En fait, son argumentation [à P. Kievski] se ramène à ceci : la révolution socialiste résoudra tout ! Ou, comme le disent parfois les partisans des conceptions de P. Kievski : en régime capitaliste, la libre disposition est impossible, en régime socialiste, elle est superflue.

C’est là une conception absurde du point de vue théorique, et chauvine du point de vue de la politique pratique. L’adopter, c’est ne rien comprendre à la signification de la démocratie. Le socialisme est impossible sans la démocratie dans les deux sens suivants : (1) le prolétariat ne peut pas accomplir la révolution socialiste s’il ne s’y prépare pas en luttant pour la démocratie ; (2) le socialisme victorieux ne pourra pas maintenir sa victoire et conduire l’humanité vers le dépérissement de l’État sans réaliser complètement la démocratie. C’est pourquoi, lorsqu’on dit : la libre disposition est superflue en régime socialiste, on énonce la même absurdité, on tombe dans la même déplorable confusion que si l’on disait : en régime socialiste, la démocratie est superflue. (P. 81, ¼.)

La révolution économique crée les prémisses indispensables à l’abolition de toutes les formes d’oppression politique. C’est pourquoi précisément il est illogique et erroné d’invoquer la révolution économique alors que la question posée est celle de savoir comment anéantir l’oppression nationale. On ne peut l’anéantir sans révolution économique. C’est incontestable. Mais se contenter de cette affirmation, c’est tomber dans un ridicule et lamentable « économisme » impérialiste. (P. 81, ¾.)

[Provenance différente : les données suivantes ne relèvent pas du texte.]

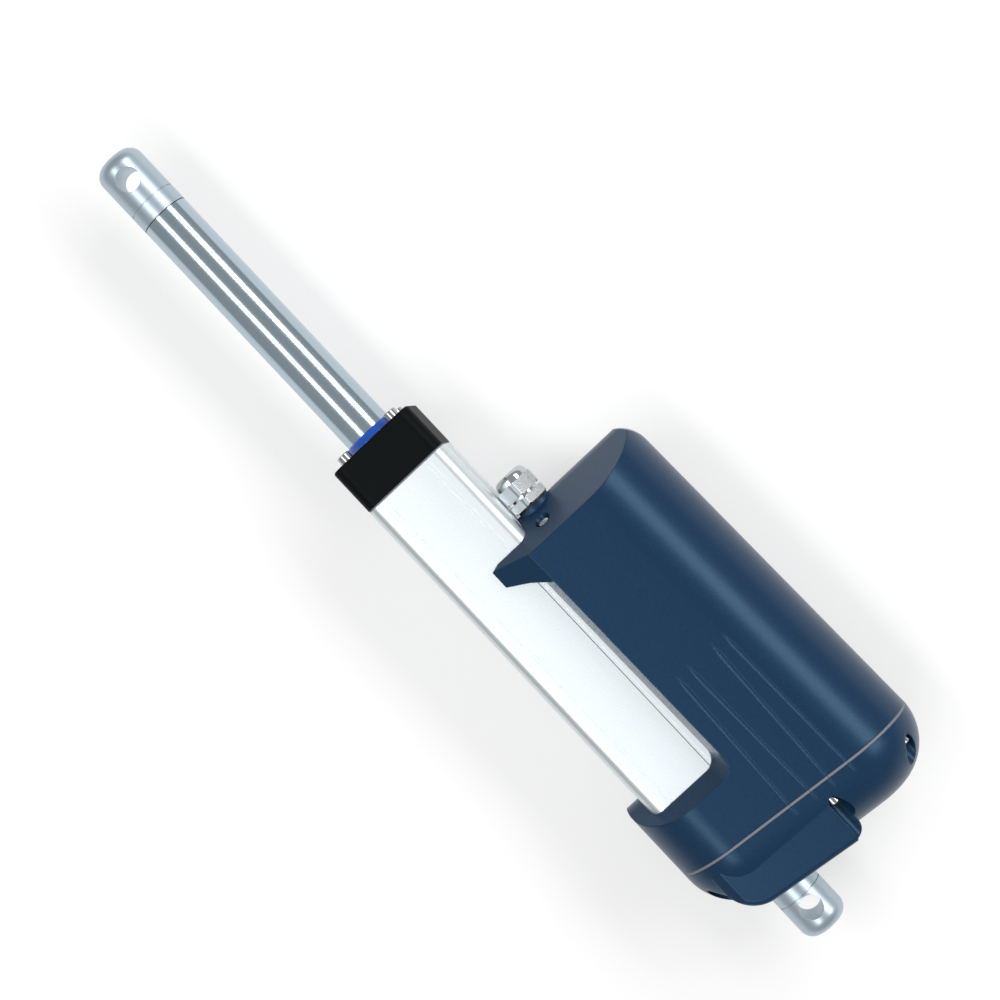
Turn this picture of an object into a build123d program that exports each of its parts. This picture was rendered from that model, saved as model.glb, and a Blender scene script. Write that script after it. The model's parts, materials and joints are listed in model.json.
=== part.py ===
from build123d import *
import os
from math import acos, atan, cos, degrees, pi, radians, sin, sqrt, tan

# Parallel-motor electric linear actuator, lying on its side, shown fully extended.
# Millimetres. The origin is the centre of the rear eye's pin bore, +X runs along the
# rod towards the rod eye, +Z is the pin axis, and the motor lies on the -Y side.

# Stroke and mounting
STROKE = 150.0
DEAD_LENGTH = 175.0
PIN_HOLE_D = 12.2
EYE_HOLE_X = DEAD_LENGTH + 2 * STROKE

# Rod and its eye
ROD_D = 25.0
ROD_BORE = 19.6
EYE_TIP = 14.5
EYE_TIP_R = 6.8
EYE_NECK = 22.5
EYE_SPIGOT = 18.0
EYE_LINE = 13.5
REAR_EYE_LINE = 7.2
EYE_LINE_W = 0.6
EYE_LINE_DEPTH = 0.4
PIN_HOLE_EDGE = 0.5
PRESS_GAP = 0.02

# Outer tube: square extrusion with a round bore and two keyways
TUBE_W = 48.0
TUBE_CORNER_R = 6.0
TUBE_BORE = 36.0
TUBE_GROOVE_Y = 13.0
TUBE_GROOVE_W = 1.6
TUBE_GROOVE_DEPTH = 0.5
KEYWAY_W = 5.4
KEYWAY_R = 20.0
TUBE_REAR_X = 72.0

# Front cap, its seal and its screws
CAP_LENGTH = 24.6
CAP_GASKET = 0.8
CAP_GASKET_INSET = 0.3
CAP_TO_HOLE = 20.0
CAP_SPIGOT = 12.0
CAP_EDGE = 0.8
BUSH_WALL = 2.5
BUSH_LENGTH = 30.0
ROD_RUNNING = 0.06
WIPER_D = 30.0
WIPER_LIP_D = 26.6
WIPER_OUT = 4.5
WIPER_SEAT = 6.0
WIPER_RIM = 0.8
WIPER_STEP = 0.5
WIPER_LIP_EDGE = 0.6
SMALL_SCREW_D = 4.0
SMALL_HEAD_D = 7.0
SMALL_HEAD_H = 4.0
SMALL_HEX = 3.0
SMALL_HEAD_EDGE = 0.4
CAP_SCREW_Y = 15.0
CAP_SCREW_GRIP = 20.0
CAP_SCREW_ROOM = 1.0
SCREW_GAP = 0.05

# Housing outline
HALF_THICK = 38.0
BARREL_REAR_Y = -60.8
BARREL_FRONT_Y = -57.0
NOSE_TOP_X = 214.2
NOSE_SLOPE = 0.48
NOSE_APEX_R = 22.0
NOSE_PLAN_R = 18.0
LOBE_TOP_X = 76.3
LOBE_SIDE_Y = 33.6
LOBE_INNER_Y = -50.0
LOBE_R = 29.0
CHANNEL_TOP_Y = -20.0
CHANNEL_FOOT_Y = -15.9
CHANNEL_TAPER = 0.7
CHANNEL_MID_X = 140.0
CHANNEL_CORNER_R = 8.0
TUBE_GAP = 0.1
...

7. Conclusion. Les procédés d’Alexinski

P. 82.

Tout le reste [de P. Kievski] est une espèce de confusion inextricable, truffée de phrases dans le genre de : […] « Ce n’est pas de chartes et de droits qu’il s’agira, ni de la proclamation de la liberté des peuples, mais de l’instauration de rapports véritablement libres, de la destruction de l’esclavage séculaire, de l’abolition de l’oppression sociale en général et de l’oppression nationale en particulier ». (P. 82 ½.)